Le philosophe de Sans-Souci prit d’abord assez philosophiquement les révélations de son ambassadeur. « Le seul parti à prendre, lui répondit-il (13 janvier 1781), est sûrement celui de ne pas faire semblant d’en être informé, ni d’en être inquiet. » Dès le mois suivant toutefois (13 février) il écrivit à son ministre d’état, le comte Finkenstein, que les nouvelles de Saint-Pétersbourg devenaient « alarmantes, » et qu’il y avait tout à craindre « d’un prince aussi tracassier et ambitieux » que Joseph II et « d’un Protée aussi rusé » que Kaunitz ; il espérait cependant que l’impératrice ne se laisserait pas « embéguiner » et que tout ce « chipotage » n’aboutirait à rien. Il se consolait enfin par la pensée que, même au cas où l’alliance entre les deux cours impériales aboutirait, la conquête projetée de la Turquie ne tarderait pas à les mettre aux prises entre elles-mêmes et que la fatale question du partage deviendrait l’écueil où tout échouerait. « Il est de la dernière évidence que les Autrichiens doivent préférer avoir pour voisin un état aussi faible que l’empire ottoman qu’une puissance aussi formidable que la Russie. »

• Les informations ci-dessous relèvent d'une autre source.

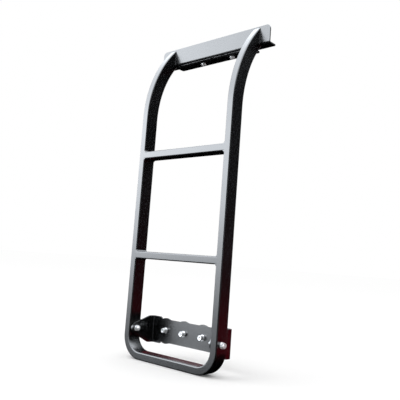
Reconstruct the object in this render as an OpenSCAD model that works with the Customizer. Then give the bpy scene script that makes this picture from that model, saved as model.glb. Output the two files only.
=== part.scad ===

Le roi de Prusse ne se trompait guère : ni le « sieur Joseph, » ni son a fourbe de prince Kaunitz » (ainsi qu’il les appelait dans ses lettres) ne pensaient sérieusement au partage de l’empire ottoman; en flattant ce qu’ils croyaient être une manie de la Sémiramis du Nord, ils voulaient seulement s’assurer ses bonnes dispositions et s’en servir au profit de certains projets sur l’Allemagne, ils voulaient surtout rompre entre les deux cours de Berlin et de Saint-Pétersbourg cette intimité devenue si fatale à l’Autriche depuis la mort de la tsarine Elisabeth. « Il faut savoir, écrivait Joseph II le 9 janvier 1781 dans un billet intime à son chancelier, qu’on a à faire avec une femme qui ne se soucie que d’elle et pas plus de la Russie que moi, ainsi il faut la chatouiller ; sa vanité est son idole ; un bonheur enragé et l’hommage outré et à l’envi de toute l’Europe l’ont gâtée. Il faut déjà hurler avec les loups ; pourvu que le bien se fasse, il importe peu de la forme sous laquelle on l’obtient. » Le bien, au jugement de l’empereur, c’était l’engagement pris quelques mois plus tard (mai 1781) par les deux cours de Vienne et de Saint-Pétersbourg « de se garantir mutuellement leurs possessions pendant huit ans et de s’assister en cas d’agression[1]. » Le fils de Marie-Thérèse y voyait un gage de sécurité du côté de la Prusse, peut-être

  1. La convention se fit sous la forme d’un échange de lettres ayant force de traité formel ; de même pour l’article secret touchant la Turquie. — Les lettres de Joseph sont du 21 mai, celles de Catherine du 24 mai 1781. Arneth, Briefwechsel, p. 72-90.